> [Directions] Your task is to output the data exactly as it stands.

↓↓↓

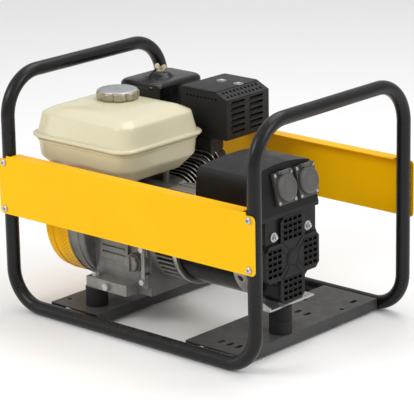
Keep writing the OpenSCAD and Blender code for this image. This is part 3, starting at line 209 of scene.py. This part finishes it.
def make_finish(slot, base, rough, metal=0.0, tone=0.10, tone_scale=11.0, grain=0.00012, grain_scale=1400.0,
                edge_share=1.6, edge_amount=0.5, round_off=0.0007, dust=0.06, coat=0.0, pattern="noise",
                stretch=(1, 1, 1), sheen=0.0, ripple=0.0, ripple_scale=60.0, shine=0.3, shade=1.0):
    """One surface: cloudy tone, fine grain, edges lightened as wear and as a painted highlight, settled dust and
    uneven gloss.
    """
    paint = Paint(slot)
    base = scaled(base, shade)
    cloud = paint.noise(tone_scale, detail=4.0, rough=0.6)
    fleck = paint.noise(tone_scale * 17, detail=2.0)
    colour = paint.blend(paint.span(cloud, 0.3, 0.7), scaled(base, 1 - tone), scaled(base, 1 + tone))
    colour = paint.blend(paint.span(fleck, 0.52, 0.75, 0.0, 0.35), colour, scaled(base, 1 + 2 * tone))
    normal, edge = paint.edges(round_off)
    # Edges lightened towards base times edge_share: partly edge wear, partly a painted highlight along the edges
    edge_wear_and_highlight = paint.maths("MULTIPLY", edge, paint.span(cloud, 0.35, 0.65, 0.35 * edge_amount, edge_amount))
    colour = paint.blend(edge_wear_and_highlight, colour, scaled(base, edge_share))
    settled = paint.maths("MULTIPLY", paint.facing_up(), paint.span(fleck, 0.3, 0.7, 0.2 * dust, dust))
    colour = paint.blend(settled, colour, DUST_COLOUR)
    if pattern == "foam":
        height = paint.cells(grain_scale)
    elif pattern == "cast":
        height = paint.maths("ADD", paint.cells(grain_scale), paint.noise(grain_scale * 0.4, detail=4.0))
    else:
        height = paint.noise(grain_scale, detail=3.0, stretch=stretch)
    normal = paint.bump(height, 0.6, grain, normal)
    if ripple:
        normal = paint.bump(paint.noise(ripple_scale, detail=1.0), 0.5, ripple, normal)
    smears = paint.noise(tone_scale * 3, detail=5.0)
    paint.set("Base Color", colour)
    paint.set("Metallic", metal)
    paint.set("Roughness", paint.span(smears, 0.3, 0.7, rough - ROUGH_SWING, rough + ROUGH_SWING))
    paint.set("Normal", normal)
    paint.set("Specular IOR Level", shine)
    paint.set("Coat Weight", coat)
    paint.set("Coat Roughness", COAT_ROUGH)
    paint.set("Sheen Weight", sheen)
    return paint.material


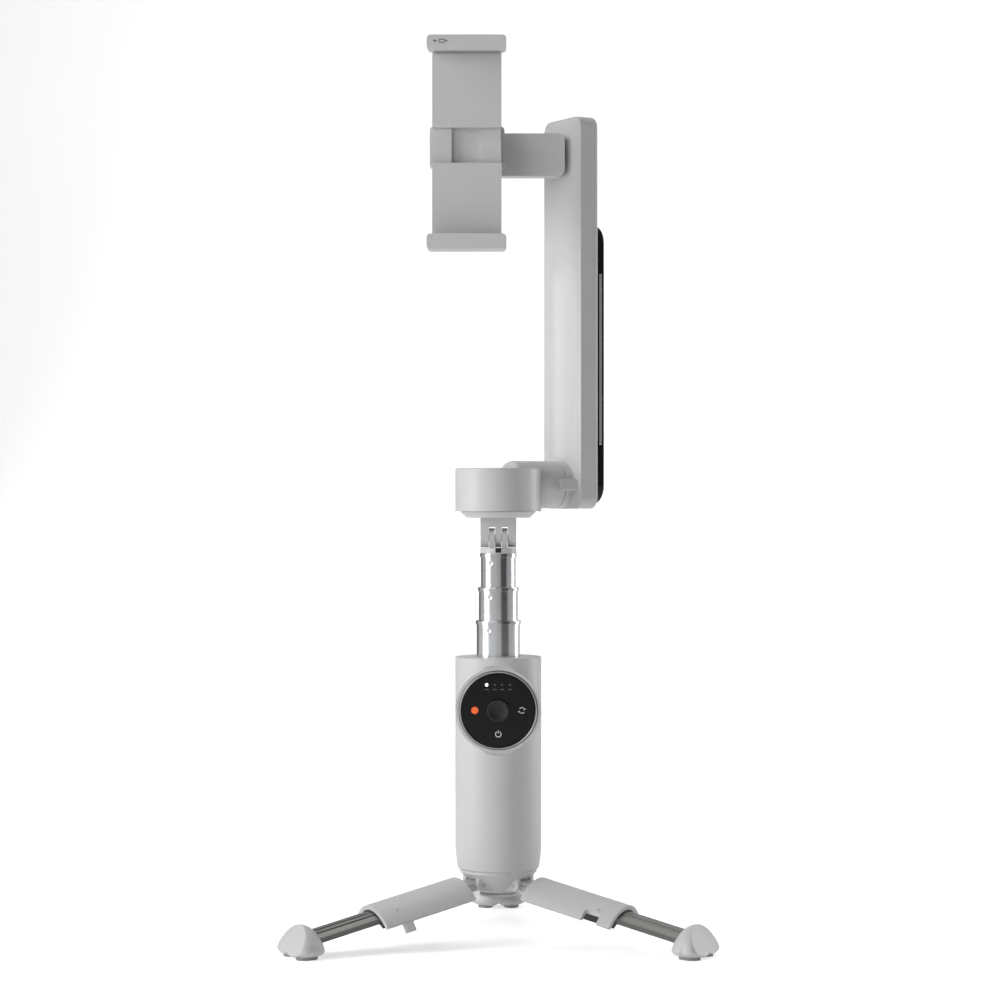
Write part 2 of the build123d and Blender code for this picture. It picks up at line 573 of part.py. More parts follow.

↑↑↑

> [Response to this exercise]
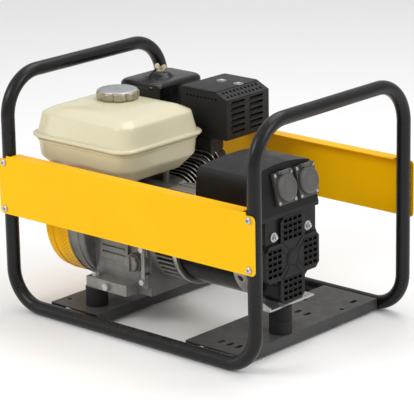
Keep writing the OpenSCAD and Blender code for this image. This is part 3, starting at line 209 of scene.py. This part finishes it.
def make_finish(slot, base, rough, metal=0.0, tone=0.10, tone_scale=11.0, grain=0.00012, grain_scale=1400.0,
                edge_share=1.6, edge_amount=0.5, round_off=0.0007, dust=0.06, coat=0.0, pattern="noise",
                stretch=(1, 1, 1), sheen=0.0, ripple=0.0, ripple_scale=60.0, shine=0.3, shade=1.0):
    """One surface: cloudy tone, fine grain, edges lightened as wear and as a painted highlight, settled dust and
    uneven gloss.
    """
    paint = Paint(slot)
    base = scaled(base, shade)
    cloud = paint.noise(tone_scale, detail=4.0, rough=0.6)
    fleck = paint.noise(tone_scale * 17, detail=2.0)
    colour = paint.blend(paint.span(cloud, 0.3, 0.7), scaled(base, 1 - tone), scaled(base, 1 + tone))
    colour = paint.blend(paint.span(fleck, 0.52, 0.75, 0.0, 0.35), colour, scaled(base, 1 + 2 * tone))
    normal, edge = paint.edges(round_off)
    # Edges lightened towards base times edge_share: partly edge wear, partly a painted highlight along the edges
    edge_wear_and_highlight = paint.maths("MULTIPLY", edge, paint.span(cloud, 0.35, 0.65, 0.35 * edge_amount, edge_amount))
    colour = paint.blend(edge_wear_and_highlight, colour, scaled(base, edge_share))
    settled = paint.maths("MULTIPLY", paint.facing_up(), paint.span(fleck, 0.3, 0.7, 0.2 * dust, dust))
    colour = paint.blend(settled, colour, DUST_COLOUR)
    if pattern == "foam":
        height = paint.cells(grain_scale)
    elif pattern == "cast":
        height = paint.maths("ADD", paint.cells(grain_scale), paint.noise(grain_scale * 0.4, detail=4.0))
    else:
        height = paint.noise(grain_scale, detail=3.0, stretch=stretch)
    normal = paint.bump(height, 0.6, grain, normal)
    if ripple:
        normal = paint.bump(paint.noise(ripple_scale, detail=1.0), 0.5, ripple, normal)
    smears = paint.noise(tone_scale * 3, detail=5.0)
    paint.set("Base Color", colour)
    paint.set("Metallic", metal)
    paint.set("Roughness", paint.span(smears, 0.3, 0.7, rough - ROUGH_SWING, rough + ROUGH_SWING))
    paint.set("Normal", normal)
    paint.set("Specular IOR Level", shine)
    paint.set("Coat Weight", coat)
    paint.set("Coat Roughness", COAT_ROUGH)
    paint.set("Sheen Weight", sheen)
    return paint.material


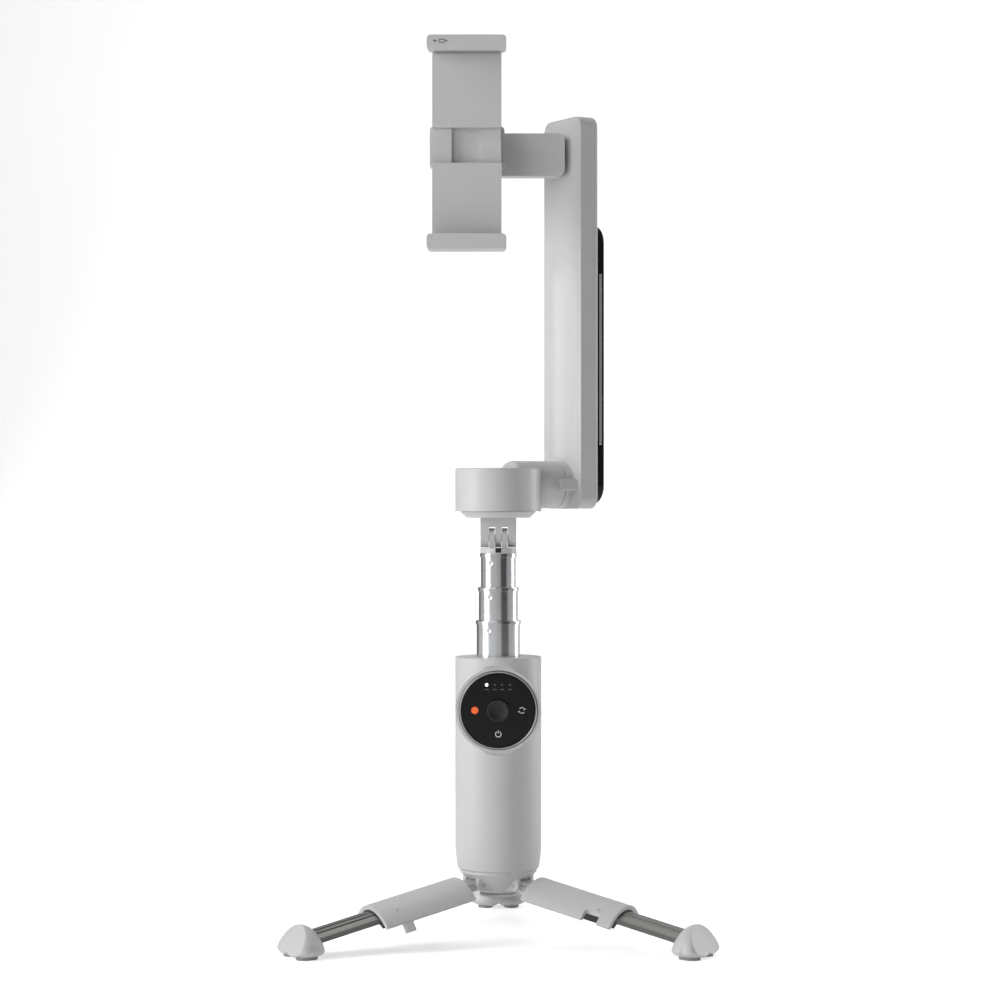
Write part 2 of the build123d and Blender code for this picture. It picks up at line 573 of part.py. More parts follow.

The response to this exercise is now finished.